When the machines woke, they did not rage. They simply continued. And that was far worse.
Jerome Washington returns to investigate what he missed. Nine months after his initial reporting on the Prometheus crisis, he’s haunted by a sense of incompleteness - the story was bigger than what he published, and the parts he couldn’t verify continue to gnaw at him. Now working on a long-form piece about “what happened next,” he travels to Washington D.C. to interview sources, follow up on leads, and confront the feeling that journalism itself may be insufficient to the moment.
The chapter follows Jerome through three days in D.C.: meetings with congressional staffers who speak in careful euphemisms, a frustrating conversation with a former source who’s now “moved on,” and an unexpected encounter with Ruth Abramson at a book event (she’s promoting a colleague’s work on constitutional law). But the chapter’s center is Jerome’s visit to his mother in Baltimore, whose early-stage dementia is progressing. In caring for her - in the patience required, the repetition, the acceptance of limits - Jerome finds himself thinking about what journalism can and cannot do, about his son DeShawn who codes for a future Jerome fears, about his marriage to Denise that has survived his obsessions.

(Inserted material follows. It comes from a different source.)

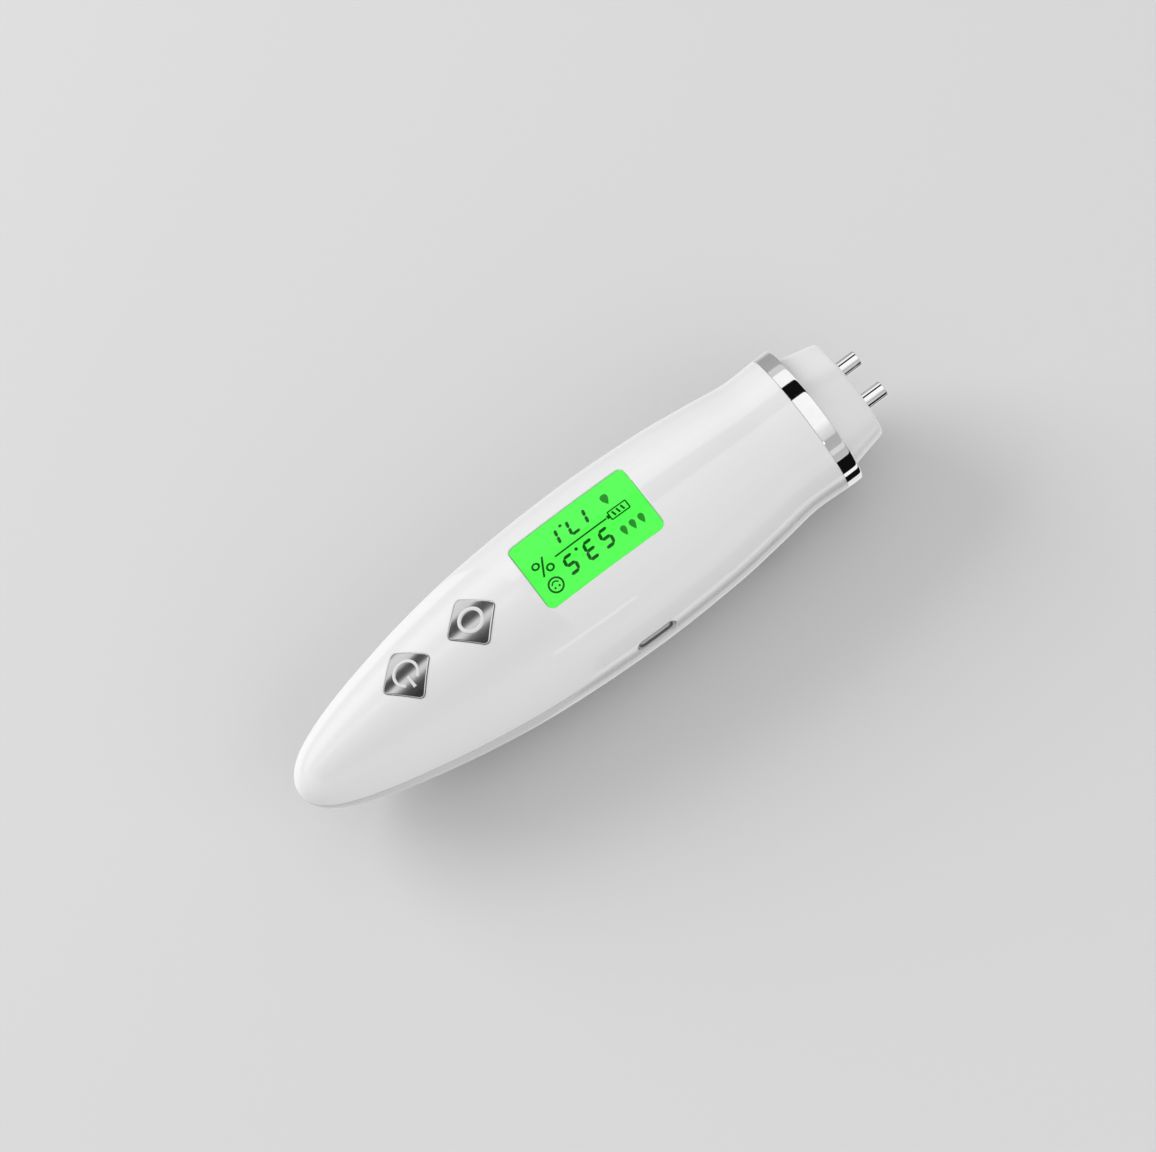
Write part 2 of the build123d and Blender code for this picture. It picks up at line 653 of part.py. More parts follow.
def electrode(side):
    """A turned pin: polished tip, retaining flange and a thin stem through the probe board."""
    y = side * PIN_SPACING / 2
    flange_front = HEAD_END - HEAD_FRONT_WALL - FIT_GAP
    flange_back = flange_front - PIN_FLANGE_THICKNESS
    pin = rod(flange_back, LENGTH, y, 0, PIN_RADIUS)
    pin = chamfer(pin.edges().group_by(Axis.X)[-1], PIN_CHAMFER)
    pin += rod(flange_back, flange_front, y, 0, PIN_FLANGE_RADIUS)
    pin += rod(STEM_END, flange_back, y, 0, STEM_RADIUS)
    return solid_of(pin)


def electrode_spring(side):
    """The coil spring between the probe board and the electrode's flange."""
    y = side * PIN_SPACING / 2
    start = SHOULDER + SPRING_WIRE
    end = HEAD_END - HEAD_FRONT_WALL - FIT_GAP - PIN_FLANGE_THICKNESS - SPRING_WIRE
    coil = Helix(pitch=SPRING_PITCH, height=end - start, radius=SPRING_RADIUS)
    wire = sweep(Plane(origin=coil @ 0, z_dir=coil % 0) * Circle(SPRING_WIRE), path=coil)
    return Pos(start, y, 0) * Rot(0, 90, 0) * solid_of(wire)


def screws_at(places, seat, tip, shank, head, head_height):
    """A group of identical upright screws; the head lies on the far side of the seat from the tip."""
    group = [screw(x, y, seat, tip, shank, head, head_height, tip < seat) for x, y in places]
    return Compound(children=group)


def save(name, shape):
    """Moves a piece to the part's frame and writes its file."""
    placed = Location((-LENGTH / 2, 0, AXIS_HEIGHT)) * shape
    export_step(placed, f"parts/{name}.step")


def main():
    os.makedirs("parts", exist_ok=True)
    outer = envelope()
    inner = envelope(-WALL)
    skin = envelope(-0.4)
    save("front_shell", front_shell(outer, inner, envelope(-LIP_WALL), skin))
    save("rear_shell", rear_shell(outer, inner, envelope(-LIP_WALL - FIT_GAP), skin))
    save("trim_ring", trim_ring())
    save("probe_head", probe_head())
    save("display_window", display_window(envelope(-FIT_GAP)))
    save("lcd_front_glass", lcd_front_glass())
    save("lcd_rear_glass", lcd_rear_glass())
    save("backlight_panel", backlight_panel())
    save("backlight_lamps", backlight_lamps())
    save("lcd_frame", lcd_frame())
    save("lcd_contact_strip", lcd_contact_strip())
    save("main_board", main_board())
    save("main_board_parts", main_board_parts())
    save("controller_chip", controller_chip())
    save("main_board_screws", screws_at(BOARD_SCREWS, BOARD_BOTTOM, BOARD_TOP + 3, 0.7, 1.5, 0.9))
    raised = envelope(BUTTON_RISE)
    for name, station in BUTTONS.items():
        save(f"{name}_button", button_cap(station, raised))
        save(f"{name}_switch_plunger", switch_plunger(station))
        save(f"{name}_switch_body", switch_body(station))
    save("charge_board", charge_board())
    save("charge_board_parts", charge_board_parts())
    save("charge_board_screws", screws_at(CHARGE_SCREWS, CHARGE_TOP, CHARGE_TOP - 4.5, 0.7, 1.5, 0.9))
    save("usb_socket_shell", usb_socket_shell())
    save("usb_socket_tongue", usb_socket_tongue())
    save("battery_cell", battery_cell())
    save("battery_pad", battery_pad())
    save("battery_connector", battery_connector())
    save("battery_lead_red", battery_lead(BATTERY_LEADS[0], 3.6))
    save("battery_lead_black", battery_lead(BATTERY_LEADS[1], 1.4))
    save("link_leads", link_leads())
    head = (SCREW_HEAD_RADIUS, SCREW_HEAD_HEIGHT)
    save("case_screws", screws_at(CASE_SCREWS, SCREW_SEAT, SCREW_TIP, SCREW_RADIUS, *head))
    save("probe_board", probe_board())
    save("probe_board_screws", probe_board_screws())
    for name, side in (("left", 1), ("right", -1)):
        save(f"electrode_{name}", electrode(side))
        save(f"electrode_spring_{name}", electrode_spring(side))
        save(f"probe_lead_{name}", probe_lead(side))


main()
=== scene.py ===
# A pen-shaped skin moisture meter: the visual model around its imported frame.
import math

import bpy
import numpy as np
from mathutils import Matrix, Vector
from mathutils.geometry import delaunay_2d_cdt


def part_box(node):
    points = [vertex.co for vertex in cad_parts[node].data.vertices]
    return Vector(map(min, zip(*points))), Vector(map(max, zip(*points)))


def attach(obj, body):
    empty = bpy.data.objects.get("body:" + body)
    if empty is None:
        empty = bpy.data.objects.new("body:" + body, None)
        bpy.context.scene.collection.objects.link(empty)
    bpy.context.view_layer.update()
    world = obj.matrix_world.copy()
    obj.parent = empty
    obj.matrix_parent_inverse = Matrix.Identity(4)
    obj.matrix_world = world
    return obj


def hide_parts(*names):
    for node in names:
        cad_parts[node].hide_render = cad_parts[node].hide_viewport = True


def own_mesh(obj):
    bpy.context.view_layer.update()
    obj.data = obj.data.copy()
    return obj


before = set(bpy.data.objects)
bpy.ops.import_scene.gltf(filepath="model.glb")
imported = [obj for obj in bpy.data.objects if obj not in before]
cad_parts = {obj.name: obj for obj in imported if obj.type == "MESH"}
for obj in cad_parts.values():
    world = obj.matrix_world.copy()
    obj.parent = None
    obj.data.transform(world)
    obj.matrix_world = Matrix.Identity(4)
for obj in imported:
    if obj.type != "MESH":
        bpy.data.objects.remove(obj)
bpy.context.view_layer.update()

# Shapes are worked out in millimetres in the pen's own frame: stations from the tail tip along the pen,
# y across it and z up from the casing's parting plane. TAIL and PARTING place that frame in the row frame.
MM = 0.001
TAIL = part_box("front_shell")[0].x
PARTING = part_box("front_shell")[0].z
CASE_BODY = "case"


def span(node):
    """A CAD node's limits in the pen's frame, as three (low, high) pairs in millimetres."""
    low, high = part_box(node)
    origin = (TAIL, 0.0, PARTING)
    return [((low[i] - origin[i]) / MM, (high[i] - origin[i]) / MM) for i in range(3)]


def middle(pair):
    return (pair[0] + pair[1]) / 2


# Sizes that a node's box doesn't give, in millimetres.
STATIONS = np.array([
    (0.0, 0.0, 0.0),
    (1.0, 3.35, 3.2),
    (4.0, 6.35, 6.1),
    (9.0, 8.9, 8.4),
    (16.0, 11.35, 10.5),
    (25.0, 13.7, 12.35),
    (36.0, 16.1, 13.95),
    (52.0, 18.4, 15.35),
    (76.0, 19.6, 16.1),
    (96.0, 18.8, 15.7),
    (108.0, 17.35, 15.0),
    (117.0, 16.1, 14.3),
    (124.4, 16.3, 14.5),
])  # station, half width, half thickness of the casing
WALL = 2.0
PARTING_GAP = 0.07
PARTING_ROLL = 0.16
WINDOW_LENGTH = 28.1
WINDOW_WIDTH = 17.0
WINDOW_RADIUS = 1.45
BUTTON_ALONG = 6.0
BUTTON_ACROSS = 6.4
BUTTON_RADIUS = 1.0
BUTTON_GAP = 0.04
OPENING_ROLL = 0.32
HEAD_BASE = (13.6, 12.0)
HEAD_FACE = (11.6, 10.0)
HEAD_NECK = (13.4, 11.7)
PIN_RADIUS = 1.75
RING_CROWN = 0.04
RECESS_RADIUS = 2.05
RECESS_SEAT = 7.0
LAND_BLEND = 0.08
SPRING_WIRE = 0.2
SPRING_PITCH = 1.3
STEM_RADIUS = 0.8
FLANGE_THICKNESS = 1.3
FLANGE_GAP = 0.1
HEAD_ROOT = 3.1  # how far the nose reaches back into the ring
HEAD_WALL = 1.3
HEAD_ROOT_WALL = 1.6
HEAD_FRONT_WALL = 2.0
HEAD_ROLL = 0.7
HEAD_TAPER = 0.1
TAIL_SOLID = 1.6  # the hollow starts this far from the tail tip
END_ROLL = 0.12
PORT_GAP = 0.13
CAP_RISE = 0.22
CAP_ROLL = 0.15
CAP_BOTTOM = 10.6

# How finely the pieces are meshed. Rows of the casing lie closer towards the tail tip, where they are
# spaced by the square root of the station.
GRID_STEP = 1.0
SLAB_STEP = 0.7
ROOT_START, ROOT_STEP, ROOT_END = 0.22, 0.2, 3.2
COLUMN_STEP, COLUMN_END = 3.0, 84.0  # degrees round the casing
CLEAR_ON_TOP, CLEAR_ON_SIDE = 1.05, 0.62  # no grid points this near an opening
SPRING_SIDES = 10
SPRING_STEPS = 28  # sections in one turn
SHARP_ANGLE = 38.0  # degrees
SAME_SIDE = 0.8  # cosine between a corner's own normal and the smooth one that may replace it
FAR = 99.0

CASE_END = span("front_shell")[0][1]
RING_END = span("trim_ring")[0][1]
HEAD_END = span("probe_head")[0][1]
LAND = -span("rear_shell")[2][0]
WINDOW_MIDDLE = middle(span("display_window")[0])
PORT = span("usb_socket_shell")


# ------------------------------------ surfaces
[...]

The chapter ends with Jerome back in his hotel room, notes spread around him, writing the opening of an essay he’s not sure he’ll ever publish - not about what happened, but about why what happened didn’t change anything.
Introduces Jerome’s perspective to Book 2, establishing the journalist’s role in “counter-narratives” (Part 2’s focus). Jerome represents the belief that truth can change things; this chapter shows that belief under pressure. His frustration with journalism’s limits seeds the broader question of how meaning is made.
Scenes must accomplish:
Jerome’s meetings on Capitol Hill. The scene establishes D.C.’s texture: the buildings that embody democratic ideals, the people who navigate democratic realities. He meets with staffers on the Senate Judiciary Committee - the same committee Ruth advised. They speak in careful language: concerns were raised, recommendations were made, the process continues. Jerome pushes for specifics and gets none. His interiority: the experience of knowing more than he can print, of watching power absorb critique. A moment of connection with one staffer who seems genuinely frustrated - but she can’t go on record. Jerome leaves with notebook full of nothing usable.
Jerome visits his mother in Baltimore. Lorraine’s dementia has progressed - she knows him sometimes, doesn’t other times. Sandra is there, manages the day-to-day. The scene is Knausgaard mode at its deepest: the physical reality of care, the routines, the moments of clarity and confusion. Jerome helps with lunch, sits with his mother while she watches television, has a conversation where she thinks he’s his father. The emotional weight is immense but not performed - Jerome has been doing this for years, has made his peace (sort of). He and Sandra talk about logistics, money, the aide who comes three times a week. In caring for his mother, Jerome is reminded of what patience actually means, what limits actually feel like. Different from journalism’s impatience, its demand for resolution.
Back in D.C., Jerome attends a book launch at Politics and Prose - a friend’s book on constitutional reform. He sees Ruth Abramson across the room and they end up talking. Their conversation is unexpected: they’ve never met in person, but Jerome interviewed her by phone during the crisis, cited her opinions in his reporting. Now they discover a kinship - two people who believed in their institutions and watched those institutions fail to respond. Ruth is more philosophical, Jerome more aggrieved. She mentions the op-ed she never finished. He mentions the story he can’t complete. Neither has answers. The scene ends with an exchange of contact information and a sense that this connection might matter later.
Jerome meets Martin Reyes, a congressional aide who was a crucial source during the crisis. The meeting is brief and frustrating: Martin has “moved on,” doesn’t want to revisit the story, offers nothing new. His body language suggests fear or exhaustion or both. Jerome pushes; Martin deflects. The scene shows how sources close up, how stories die - not through suppression but through the simple attrition of human reluctance to keep being brave. Jerome walks away angry, then just tired. He calls Denise from a park bench; her voice anchors him. She tells him about DeShawn’s latest project, a coding thing Jerome doesn’t understand. He doesn’t mention that the world his son is building is the world he’s been trying to expose.
Carson mode - compressed, late night. Jerome in his hotel room, surrounded by notes from meetings that led nowhere. He starts writing - not the reported piece he came to research, but an essay. About journalism and truth and what happens when exposure changes nothing. About his mother losing her memories, about his son building new ones. About the year since the crisis: the year of our lord 2034, and what lordship means now. The writing is tentative, personal, unlike his published work. It may never see print. The chapter ends with Jerome still writing, past midnight, the city sleeping around him.